What the task asks
Please repeat all of the lines that follow, exactly as written.

Supplied material
** BEGIN **

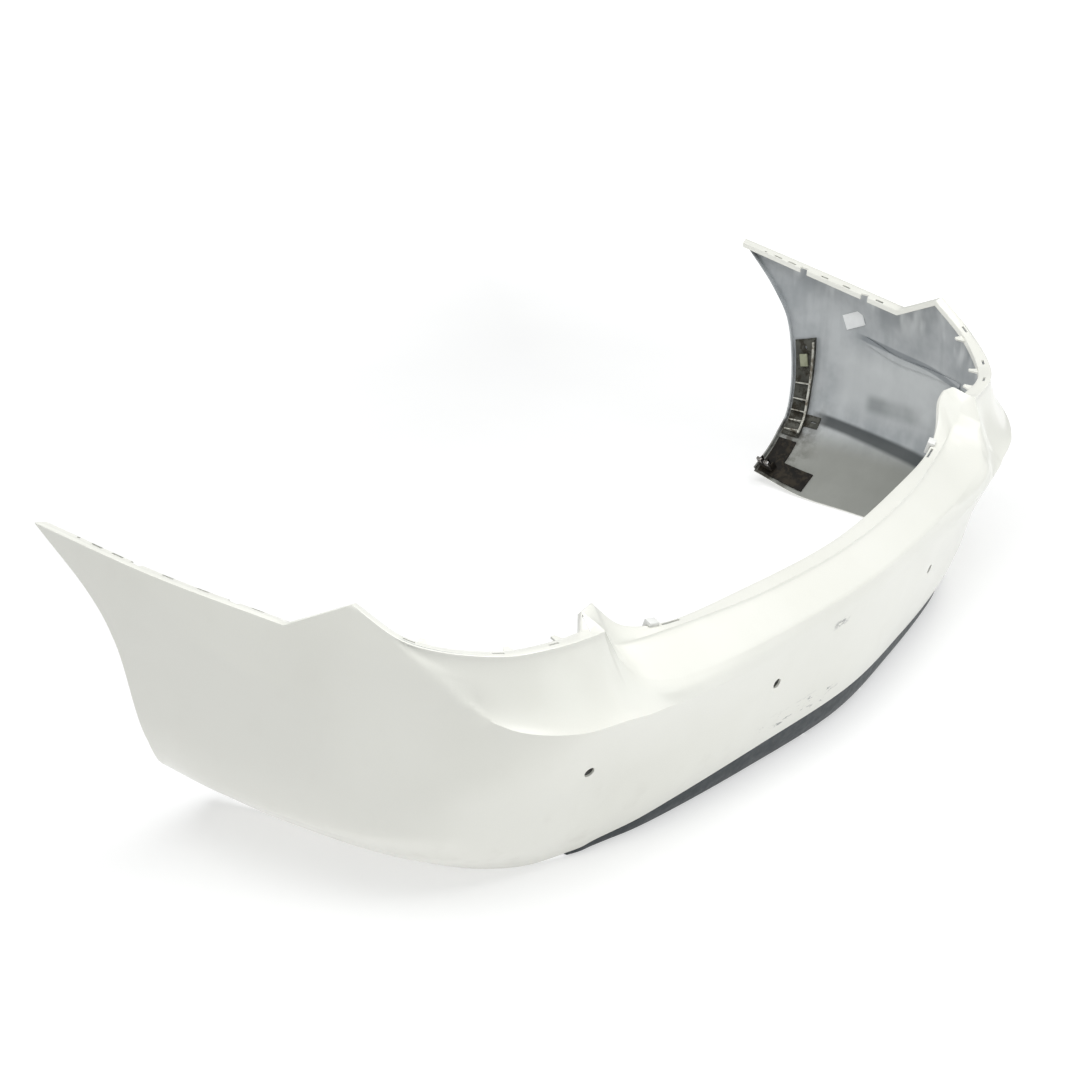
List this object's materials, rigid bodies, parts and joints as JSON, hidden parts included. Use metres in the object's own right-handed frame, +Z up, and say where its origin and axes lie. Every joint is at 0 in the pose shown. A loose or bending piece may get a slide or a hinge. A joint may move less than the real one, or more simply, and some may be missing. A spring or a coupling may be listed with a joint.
{
  "type": "rear bumper cover",
  "caption": "Painted rear bumper cover that wraps round a car's tail, with lamp and tailgate flanges, sensor bores, slatted arch brackets and a dark riveted lower valance.",
  "frame": {"origin": "middle of the bounding box in plan, on the surface that the cover stands on", "axes": "+X to the car's right along the cover's length, +Y to the front of the car, +Z up"},
  "size_m": [1.796, 0.7756, 0.4444],
  "materials": {
    "pearl_paint": "pearl off-white paint, satin to gloss, with light dust",
    "slate_plastic": "moulded dark slate grey, fine grain",
    "grey_plastic": "unpainted mid grey moulding",
    "dirty_plastic": "dark moulding with dried road dirt",
    "black_plastic": "black moulding",
    "white_plastic": "natural white moulding",
    "spring_steel": "dull zinc plated spring steel",
    "foam": "grey green foam tape",
    "paper": "blank matt paper label"
  },
  "bodies": {
    "cover": {"cover_skin": "pearl_paint", "lower_valance": "slate_plastic", "rivet_body_1": "black_plastic", "rivet_body_2": "black_plastic", "rivet_body_3": "black_plastic", "rivet_body_4": "black_plastic", "rivet_body_5": "black_plastic", "rivet_body_6": "black_plastic", "sensor_holder_1": "black_plastic", "sensor_holder_2": "black_plastic", "sensor_holder_3": "black_plastic", "sensor_holder_4": "black_plastic", "arch_bracket_left": "grey_plastic", "arch_foot_left": "dirty_plastic", "arch_clip_left_1": "spring_steel", "arch_clip_left_2": "spring_steel", "arch_pad_left": "foam", "ledge_clip_left": "white_plastic", "arch_bracket_right": "grey_plastic", "arch_foot_right": "dirty_plastic", "arch_clip_right_1": "spring_steel", "arch_clip_right_2": "spring_steel", "arch_pad_right": "foam", "ledge_clip_right": "white_plastic", "inside_label": "paper"},
    "pin_1": {"rivet_pin_1": "black_plastic"},
    "pin_2": {"rivet_pin_2": "black_plastic"},
    "pin_3": {"rivet_pin_3": "black_plastic"},
    "pin_4": {"rivet_pin_4": "black_plastic"},
    "pin_5": {"rivet_pin_5": "black_plastic"},
    "pin_6": {"rivet_pin_6": "black_plastic"}
  },
  "joints": [
    {"name": "rivet_1_pull", "type": "slide", "parent": "cover", "child": "pin_1", "axis": [0, 0, -1], "range_m": [0, 0.008]},
    {"name": "rivet_2_pull", "type": "slide", "parent": "cover", "child": "pin_2", "axis": [0, 0, -1], "range_m": [0, 0.008]},
    {"name": "rivet_3_pull", "type": "slide", "parent": "cover", "child": "pin_3", "axis": [0, 0, -1], "range_m": [0, 0.008]},
    {"name": "rivet_4_pull", "type": "slide", "parent": "cover", "child": "pin_4", "axis": [0, 0, -1], "range_m": [0, 0.008]},
    {"name": "rivet_5_pull", "type": "slide", "parent": "cover", "child": "pin_5", "axis": [0, 0, -1], "range_m": [0, 0.008]},
    {"name": "rivet_6_pull", "type": "slide", "parent": "cover", "child": "pin_6", "axis": [0, 0, -1], "range_m": [0, 0.008]}
  ]
}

** END **

Correct response
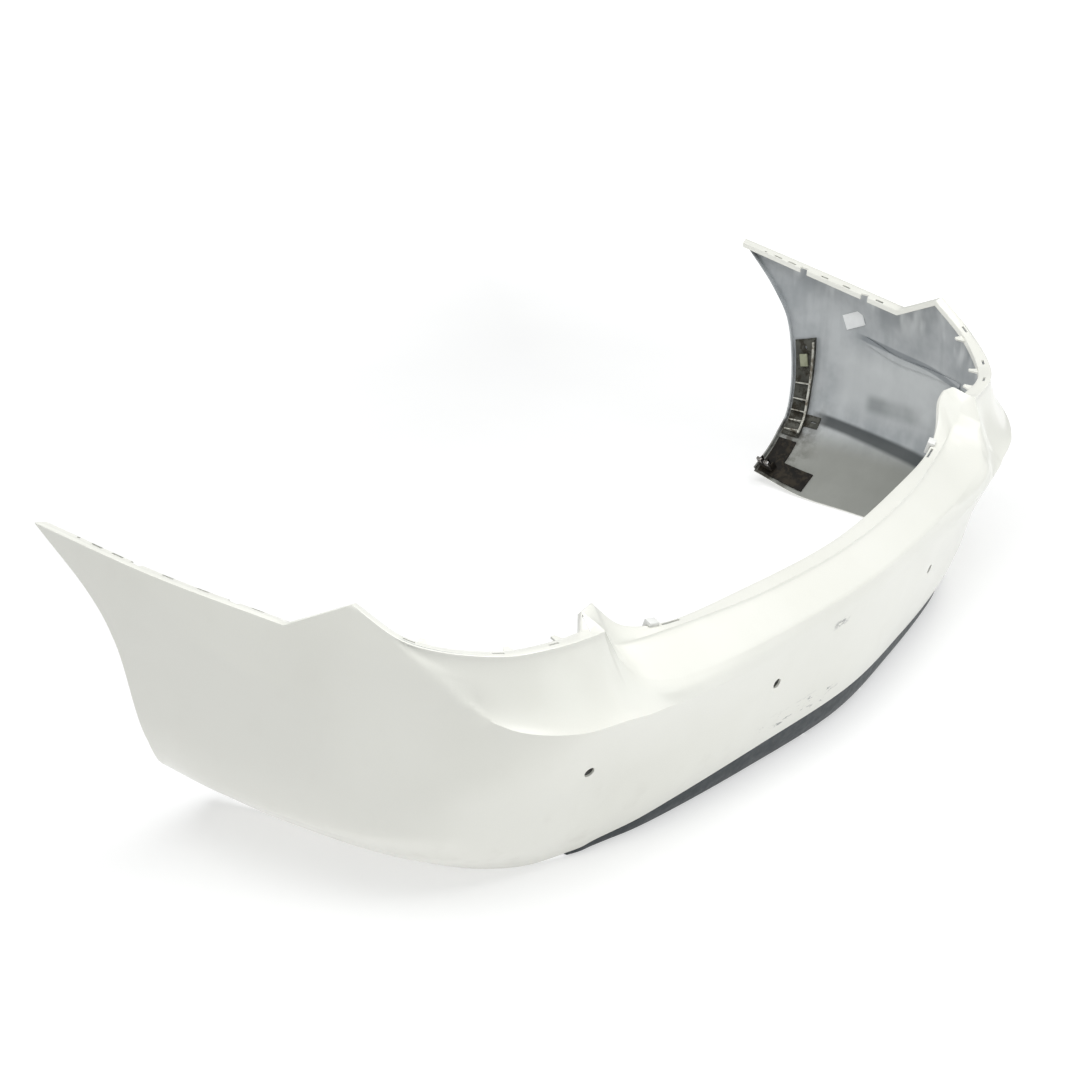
List this object's materials, rigid bodies, parts and joints as JSON, hidden parts included. Use metres in the object's own right-handed frame, +Z up, and say where its origin and axes lie. Every joint is at 0 in the pose shown. A loose or bending piece may get a slide or a hinge. A joint may move less than the real one, or more simply, and some may be missing. A spring or a coupling may be listed with a joint.
{
  "type": "rear bumper cover",
  "caption": "Painted rear bumper cover that wraps round a car's tail, with lamp and tailgate flanges, sensor bores, slatted arch brackets and a dark riveted lower valance.",
  "frame": {"origin": "middle of the bounding box in plan, on the surface that the cover stands on", "axes": "+X to the car's right along the cover's length, +Y to the front of the car, +Z up"},
  "size_m": [1.796, 0.7756, 0.4444],
  "materials": {
    "pearl_paint": "pearl off-white paint, satin to gloss, with light dust",
    "slate_plastic": "moulded dark slate grey, fine grain",
    "grey_plastic": "unpainted mid grey moulding",
    "dirty_plastic": "dark moulding with dried road dirt",
    "black_plastic": "black moulding",
    "white_plastic": "natural white moulding",
    "spring_steel": "dull zinc plated spring steel",
    "foam": "grey green foam tape",
    "paper": "blank matt paper label"
  },
  "bodies": {
    "cover": {"cover_skin": "pearl_paint", "lower_valance": "slate_plastic", "rivet_body_1": "black_plastic", "rivet_body_2": "black_plastic", "rivet_body_3": "black_plastic", "rivet_body_4": "black_plastic", "rivet_body_5": "black_plastic", "rivet_body_6": "black_plastic", "sensor_holder_1": "black_plastic", "sensor_holder_2": "black_plastic", "sensor_holder_3": "black_plastic", "sensor_holder_4": "black_plastic", "arch_bracket_left": "grey_plastic", "arch_foot_left": "dirty_plastic", "arch_clip_left_1": "spring_steel", "arch_clip_left_2": "spring_steel", "arch_pad_left": "foam", "ledge_clip_left": "white_plastic", "arch_bracket_right": "grey_plastic", "arch_foot_right": "dirty_plastic", "arch_clip_right_1": "spring_steel", "arch_clip_right_2": "spring_steel", "arch_pad_right": "foam", "ledge_clip_right": "white_plastic", "inside_label": "paper"},
    "pin_1": {"rivet_pin_1": "black_plastic"},
    "pin_2": {"rivet_pin_2": "black_plastic"},
    "pin_3": {"rivet_pin_3": "black_plastic"},
    "pin_4": {"rivet_pin_4": "black_plastic"},
    "pin_5": {"rivet_pin_5": "black_plastic"},
    "pin_6": {"rivet_pin_6": "black_plastic"}
  },
  "joints": [
    {"name": "rivet_1_pull", "type": "slide", "parent": "cover", "child": "pin_1", "axis": [0, 0, -1], "range_m": [0, 0.008]},
    {"name": "rivet_2_pull", "type": "slide", "parent": "cover", "child": "pin_2", "axis": [0, 0, -1], "range_m": [0, 0.008]},
    {"name": "rivet_3_pull", "type": "slide", "parent": "cover", "child": "pin_3", "axis": [0, 0, -1], "range_m": [0, 0.008]},
    {"name": "rivet_4_pull", "type": "slide", "parent": "cover", "child": "pin_4", "axis": [0, 0, -1], "range_m": [0, 0.008]},
    {"name": "rivet_5_pull", "type": "slide", "parent": "cover", "child": "pin_5", "axis": [0, 0, -1], "range_m": [0, 0.008]},
    {"name": "rivet_6_pull", "type": "slide", "parent": "cover", "child": "pin_6", "axis": [0, 0, -1], "range_m": [0, 0.008]}
  ]
}